This review was written for Lovereading UK. The book will be available to order from them once published in March 2014.
Written largely from her mother’s personal diaries, Elisa Segrave’s book, ‘The Girl From Station X’, provides an interesting account of a privileged young woman’s life before, during and after the Second World War. It is, however, much more than just a memoir. It is obvious from the beginning that the author has issues with the way her mother treated her throughout her life. The book provides a sometimes brutally raw account of complex family relationships over several generations, and the fallout that these generate.

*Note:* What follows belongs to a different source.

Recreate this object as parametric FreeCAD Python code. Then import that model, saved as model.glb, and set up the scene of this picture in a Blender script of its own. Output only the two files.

The book quotes extensively and directly from the diaries, interspersing these passages with the author’s opinions. Although adding authenticity to the unfolding tale, I found this approach quite difficult to engage with at times. The chapters covering the war years in particular contain a great deal of detail about intelligence processing, battles and strategies as well as the day to day lives of those involved.
We are introduced to many people, making it hard at times to remember their relevance. The author jumps back and forth between the time being covered by the diaries and later times that she can recall. My impression was that she is justifying her personal resentments as much as telling her mother’s life story.
A protagonist finding strength in adversity is a common enough theme, and the story does cover how the author’s mother rose to the challenge of the war. It is rare, however, to read a memoir that does not attempt to tug at the heartstrings, but provides such an honest study of human weaknesses.